As stated above, the planning and early preparation work is commonly undertaken by the government or state-owned utility. It may be possible to start considering the inclusion of private sector participation at the concept stage of a project. However, in most instances, the high-risk nature of the project will deter most investors.

When the decision has been made to include the private sector, the government needs to consider the procurement approach. This is discussed in the following sections.

Procurement framework

The applicable procurement framework is closely linked to the source of funding for that particular project. If the government or the transmission utility conducts the project preparation (pre-feasibility and feasibility studies) then the sovereign laws, guidelines, and regulations become applicable. If the feasibility studies are funded by grants from donors, then there will be a requirement to waive the local requirements for the procurement and adopt the donor’s requirements. This is often captured in a grant agreement between the government and the donor.

It should be further noted that funding for the capital works must be kept in mind. If funding is sought from DFIs for the capital works, a review of all procurement activities will be conducted. If the local procurement guidelines and regulations do not provide for competitive procurement then it is advisable to adopt AfDB or World Bank guidelines to avoid further challenges in raising finance.

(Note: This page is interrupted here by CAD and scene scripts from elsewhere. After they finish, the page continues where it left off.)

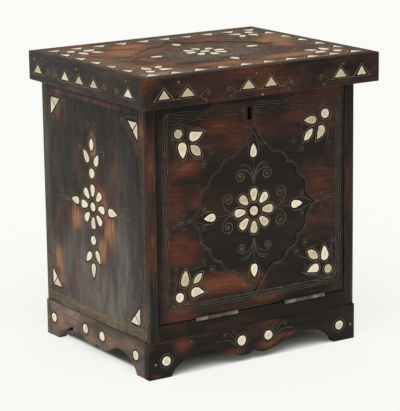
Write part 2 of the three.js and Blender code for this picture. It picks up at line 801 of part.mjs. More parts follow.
function addLock() {
  const left = keyholeX - lockWidth / 2 + leafClearance;
  const right = keyholeX + lockWidth / 2 - leafClearance;
  const bottom = fallTop - lockHeight + leafClearance;
  const face = fallInner - lockDepth;
  const rim = fallInner - lockCoverThickness;
  const boltTop = fallTop - boltTopSink;
  const boltBottom = boltTop - boltHeight;
  let lockCase = block([left, face, bottom], [right, rim, fallTop]);
  lockCase = lockCase.subtract(block([left + lockWall, face + lockWall, bottom + lockWall],
    [right - lockWall, rim + overcut, fallTop - lockWall]));
  lockCase = lockCase.subtract(block([keyholeX - mortiseHalf, mortiseLow, fallTop - lockWall - overcut],
    [keyholeX + mortiseHalf, mortiseHigh, fallTop + overcut]));
  for (const sign of [-1, 1]) {
    const near = keyholeX + sign * (boltWidth / 2 - ledgeInset);
    const far = near + sign * ledgeLength;
    lockCase = lockCase.add(block([Math.min(near, far), face, boltBottom - seatGap - ledgeThickness],
      [Math.max(near, far), rim - seatGap, boltBottom - seatGap]));
  }
  const keyhole = geometryOf(prism(keyholePoints(), -lockWall - overcut, overcut));
  keyhole.rotateX(Math.PI / 2);
  keyhole.translate(0, face, 0);
  addPart('lock_case', lockCase.subtract(solidOf(keyhole)), iron);
  addPart('lock_cover', block([left, rim, bottom], [right, fallInner, fallTop]), iron);

  const shape = new THREE.Shape();
  const half = boltWidth / 2;
  shape.moveTo(half, 0);
  shape.lineTo(half, boltHeight);
  shape.lineTo(-half, boltHeight);
  shape.lineTo(-half, 0);
  shape.lineTo(-boltTalonRadius, 0);
  shape.absarc(0, 0, boltTalonRadius, Math.PI, 0, true);
  const bolt = prism(shape.getPoints(curveSteps * 2), -boltThickness / 2, boltThickness / 2);
  addPart('lock_bolt', bolt, iron, (mesh) => {
    mesh.rotation.x = Math.PI / 2;
    mesh.position.set(keyholeX, boltMiddleY, boltBottom);
  });
  addSpring(keyholeX + half + seatGap, right - lockWall, boltTop - springDrop);
}

// A leaf spring that runs from the lock's wall in a bow to the side of the bolt.
function addSpring(boltSide, wall, level) {
  const shape = new THREE.Shape();
  const middle = (boltSide + wall) / 2;
  const low = level - springSag;
  shape.moveTo(boltSide, level);
  shape.quadraticCurveTo(middle, low, wall, level);
  shape.lineTo(wall, level + springThickness);
  shape.quadraticCurveTo(middle, low + 2 * springThickness, boltSide, level + springThickness);
  const spring = prism(shape.getPoints(curveSteps + 2), -springWidth / 2, springWidth / 2);
  addPart('lock_spring', spring, brass, (mesh) => {
    mesh.rotation.x = Math.PI / 2;
    mesh.position.y = boltMiddleY;
  });
}

function addHinges(kind, movingName, places, y, z, gap, halfTurn) {
  for (const [side, x] of Object.entries(places)) {
    const at = (mesh) => {
      mesh.rotation.z = halfTurn ? Math.PI : 0;
      mesh.position.set(x, y, z);
    };
    addPart(`${kind}_hinge_${side}_case_leaf`, hingeLeaf(false, gap), iron, at);
    addPart(`${kind}_hinge_${side}_${movingName}_leaf`, hingeLeaf(true, gap), iron, at);
    addPart(`${kind}_hinge_${side}_pin`, hingePin(), iron, at);
  }
}

addPlinth();
addCase();
addFall();
addLock();
addLid();
addHinges('fall', 'fall', fallHingePlaces, fallPinY, fallPinZ, fallBottomGap, false);
addHinges('lid', 'lid', lidHingePlaces, lidPinY, lidPinZ, seatGap, true);

export default casket;
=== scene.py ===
"""An inlaid wooden casket with a fall front, a hinged lid and a scalloped plinth.

The boards, hinges and lock come from the frame. This script gives them their finish, and lays the bone
tablets, the dark mastic round them, the brass wire scrolls and the nail heads on their faces.
Drawings on a face are in millimetres: u to the right, v up, seen from outside. Meshes are in metres.
"""

import copy
import math

import bpy
import numpy as np
from bpy.props import FloatProperty, FloatVectorProperty, PointerProperty
from mathutils import Matrix, Vector


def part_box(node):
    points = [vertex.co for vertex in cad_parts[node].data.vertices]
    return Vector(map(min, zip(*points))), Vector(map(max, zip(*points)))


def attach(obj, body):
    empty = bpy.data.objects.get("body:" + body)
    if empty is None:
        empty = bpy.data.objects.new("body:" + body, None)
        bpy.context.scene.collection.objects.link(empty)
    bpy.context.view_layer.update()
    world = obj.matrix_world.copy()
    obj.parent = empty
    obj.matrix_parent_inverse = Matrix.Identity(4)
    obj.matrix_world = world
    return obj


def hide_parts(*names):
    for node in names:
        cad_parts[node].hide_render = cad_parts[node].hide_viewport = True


bl_info = {
    "name": "Inlaid casket",
    "version": (1, 0, 0),
    "blender": (4, 5, 0),
    "location": "3D View > Sidebar > Casket",
    "description": "Boards, bone inlay, wire scrolls and stage of an inlaid wooden casket",
    "category": "Object",
}

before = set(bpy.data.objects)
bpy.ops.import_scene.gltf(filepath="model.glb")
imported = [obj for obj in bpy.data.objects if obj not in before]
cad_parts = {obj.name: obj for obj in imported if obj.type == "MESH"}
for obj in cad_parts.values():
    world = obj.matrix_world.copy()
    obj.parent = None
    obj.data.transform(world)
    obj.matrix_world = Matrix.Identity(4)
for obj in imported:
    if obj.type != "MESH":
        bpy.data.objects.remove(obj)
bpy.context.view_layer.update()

MM = 0.001
TURN = 2 * math.pi

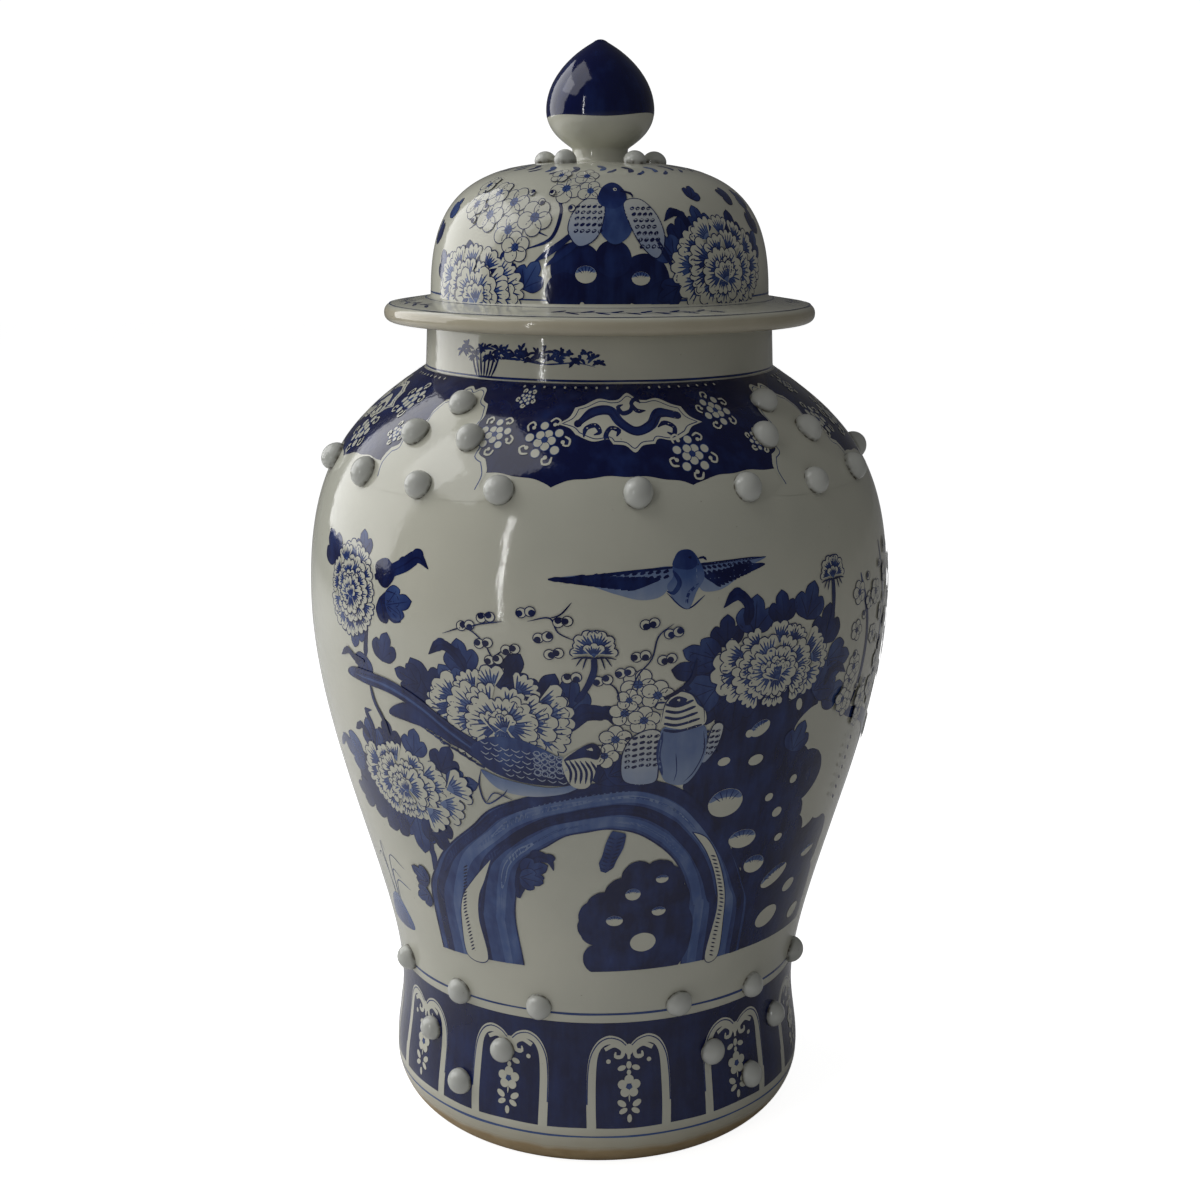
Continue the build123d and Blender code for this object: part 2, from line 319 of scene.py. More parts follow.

For cross-border projects, choosing a local framework to govern the procurement can be complex. Since most project preparation for cross-border projects are donor-funded, most projects will adopt the donor’s requirements. If there is an instance where development activities are being funded by the government or the TSO, then it is advisable for the project to still adopt an international DFI’s guidelines to secure funding for the capital works at a later stage.

Procurement structure

Having developed a TDP and completed project preparation activities, the government and the procuring entity need to identify a procurement approach. The government must decide earlier on which entity will manage procurement. Below we will briefly discuss different types of procurement that can be considered. The procurement approach, planning and structure are discussed in great detail in the  Understanding Power Project Procurement  handbook.

A procuring entity might use a variety of procurement processes. Broadly we use the categories described below as a framework for discussing the different processes.

Competitive tenders

A competitive tender (also called an auction or competitive bidding process) is a process initiated by a procuring entity to select the sponsors that will develop a project through a competitive process. A competitive tender requires investors to compete directly against each other, on the same terms, for the opportunity to develop a project (or projects). This procurement structure harnesses the power of competition to achieve the objectives of the procuring entity. Bids are therefore evaluated primarily on price, but may also include additional evaluation criteria.

Figure 9.6: Generic roles of executing agency and bidders/contractors in infrastructure procurement

Direct Negotiations

Negotiating a project with single or multiple developers without inviting other interested parties to engage in a procurement process is referred to as either a negotiated deal, a direct negotiation, or a sole-sourced power procurement. A direct negotiation may be initiated by the procuring entity or by the sponsors. In either case, the procuring entity must ensure that direct negotiations are permitted under applicable law while also considering the funder’s procurement requirements to ensure that the capital works gets funded.